Note: This question is real-world, but to analyse it, please note I've begun from a "theoretical" starting point of device and bus capability, which I acknowledge will not usually be at all representative of in-use bandwidth utilisation.
I have an array of 18 x SAS3 mixed 8TB and 10TB enterprise drives, being configured as 6 sets of 3 way mirrors under ZFS (FreeBSD). Currently they are all hanging off a single 24 port HBA (9305-24i).

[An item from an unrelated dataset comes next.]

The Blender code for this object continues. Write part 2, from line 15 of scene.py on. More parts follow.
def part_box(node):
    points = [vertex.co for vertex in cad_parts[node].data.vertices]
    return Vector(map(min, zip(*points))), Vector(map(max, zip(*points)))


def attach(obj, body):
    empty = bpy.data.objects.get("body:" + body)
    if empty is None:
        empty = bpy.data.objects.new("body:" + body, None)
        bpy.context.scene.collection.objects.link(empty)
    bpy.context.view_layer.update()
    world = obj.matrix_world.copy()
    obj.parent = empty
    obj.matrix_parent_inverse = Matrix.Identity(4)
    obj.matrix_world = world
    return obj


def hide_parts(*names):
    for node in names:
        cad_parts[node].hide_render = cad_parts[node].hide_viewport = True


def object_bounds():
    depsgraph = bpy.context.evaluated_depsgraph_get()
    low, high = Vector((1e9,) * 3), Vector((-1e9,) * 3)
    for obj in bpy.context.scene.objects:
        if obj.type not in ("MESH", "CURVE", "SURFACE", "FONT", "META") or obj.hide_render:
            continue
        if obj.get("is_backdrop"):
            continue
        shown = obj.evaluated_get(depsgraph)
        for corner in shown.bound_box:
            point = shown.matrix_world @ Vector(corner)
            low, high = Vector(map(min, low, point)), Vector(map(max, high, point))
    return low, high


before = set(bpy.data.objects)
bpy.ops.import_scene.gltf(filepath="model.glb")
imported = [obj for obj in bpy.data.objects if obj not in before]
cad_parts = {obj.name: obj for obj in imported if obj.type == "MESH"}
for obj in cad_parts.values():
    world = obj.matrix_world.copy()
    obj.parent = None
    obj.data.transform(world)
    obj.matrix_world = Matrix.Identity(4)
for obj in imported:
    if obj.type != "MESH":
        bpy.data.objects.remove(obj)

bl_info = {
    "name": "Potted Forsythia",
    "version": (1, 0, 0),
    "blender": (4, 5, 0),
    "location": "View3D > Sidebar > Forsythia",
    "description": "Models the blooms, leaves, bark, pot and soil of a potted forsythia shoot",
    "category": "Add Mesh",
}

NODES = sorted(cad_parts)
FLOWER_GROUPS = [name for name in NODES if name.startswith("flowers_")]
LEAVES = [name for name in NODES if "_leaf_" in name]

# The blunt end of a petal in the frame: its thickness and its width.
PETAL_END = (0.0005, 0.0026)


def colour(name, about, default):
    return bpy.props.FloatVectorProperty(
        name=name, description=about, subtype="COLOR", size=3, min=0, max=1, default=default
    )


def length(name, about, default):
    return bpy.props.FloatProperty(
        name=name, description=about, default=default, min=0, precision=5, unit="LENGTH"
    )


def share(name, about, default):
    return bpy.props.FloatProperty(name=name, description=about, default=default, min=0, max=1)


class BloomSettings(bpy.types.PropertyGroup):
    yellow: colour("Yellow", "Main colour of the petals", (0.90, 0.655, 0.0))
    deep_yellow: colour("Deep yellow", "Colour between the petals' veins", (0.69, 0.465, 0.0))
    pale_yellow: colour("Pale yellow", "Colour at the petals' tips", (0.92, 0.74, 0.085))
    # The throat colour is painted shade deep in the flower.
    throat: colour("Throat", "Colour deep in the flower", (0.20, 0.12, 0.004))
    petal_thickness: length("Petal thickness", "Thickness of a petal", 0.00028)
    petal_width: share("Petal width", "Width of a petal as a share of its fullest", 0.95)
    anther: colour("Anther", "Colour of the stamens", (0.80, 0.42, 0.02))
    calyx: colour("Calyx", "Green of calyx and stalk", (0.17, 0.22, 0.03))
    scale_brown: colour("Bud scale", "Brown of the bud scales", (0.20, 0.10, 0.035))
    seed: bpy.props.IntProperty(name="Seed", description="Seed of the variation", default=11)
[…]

It's hard to know how many drives work at peak together, but assuming they were all in use for reading, I get the following calculation worst case (may not be realistic?):
SAS3 simplex bandwidth: (12 gbits/sec) x (8/10 encoding) = 1.2 GB/sec raw data max
=> 18 x SAS3 maximum at peak: (1.2 x 18) = 21.6 GB/sec
But PCI-E 3.0 x 8 simplex bandwidth: 7.9 GB/sec
So at a first glance, it seems that the array could be throttled very badly under demand, because the link is limiting the array IO from 21.6 GB/sec down to 7.9 GB/sec each way: a loss of 64% of HDD I/O capability.
On the other hand, the file server is primarily used by 2 end-users: the file server itself which needs to read and write at highest speed as part of its file handling, and any other devices which are linked by 10 GbE, and hence can't consume more than 2 GB/sec simplex even with 2 link aggregation. Therefore potentially it can't use more than a fraction of the PCI-E link speed regardless, in any event.
(Even if I do some file management on the server itself via SSH, 2 GB/sec is still quite a good speed, and I might not complain.)
Also whatever SAS 3 might deliver in theory, 12 gbit = 1.2 GB/sec and even on maximum reading from its internal cache, it seems unlikely an enterprise HDD can utilise SAS bandwidth. SSDs yes, but HDDs? Less likely? Maximum read is usually quoted as around 200 - 300 GB/sec in datasheets.
My question is therefore, given the HBA can provide up to almost 8 GB/sec bandwidth across PCI-E, and the end users can consume at most 2 GB/sec, will there in fact be a throttling effect?
Put another way, does it matter that the disk array in theory is throttled from 22 GB/sec down to 8 GB/sec at the PCIE slot given the end users have a 2 GB/sec aggregated connection? Or will the PCI-E slot limitation still be an issue because the local system at times needs faster I/O than the end-device bandwidth would suggest?
If there is a limitation I can split the disks across 2 HBAs, but I'd like some idea how to assess if there's a real issue, before sacrificing a second PCIE slot to raise the bar on raw disk IO.
Ah, did you ever bother to get away from the theoretical numbers? You state so nicely...
Yeah. Now show me a single hard disc (and you talk about HDD) that can deliver enough data to actually saturate it's SAS3 link. Hint: the cache is not the disc.
Your argumentation breaks down when you look at the real data numbers that hard discs can handle.
Quoting from Max SAS throughput of a disk stack?
Turning that x18 and you end up with a whopping 20160kb/second. Rounded 20MB. That is 0.1% of your bandwidth.
There is a reason SAS is good enough for handling hundreds of discs.
Now, this DOES change when you add SSD to the mix, and yes, then you are quite likely to blow out SAS. WITH ONE SSD. WHich is why U.2 form factor actually uses PCIe channels PER SSD and there are cases that handle 24 of them.
But as long as you do not talk SSD you basically are ignoring the fact that the throughput of the protocol layer (which is standardized) is absolutely irrelevant because your end devices are not capable of coming even close to start saturating this.
You do not ahve a throttling effect due to your bandwidth limit - you ahve one because you bascially have a highway for some lonely trucks.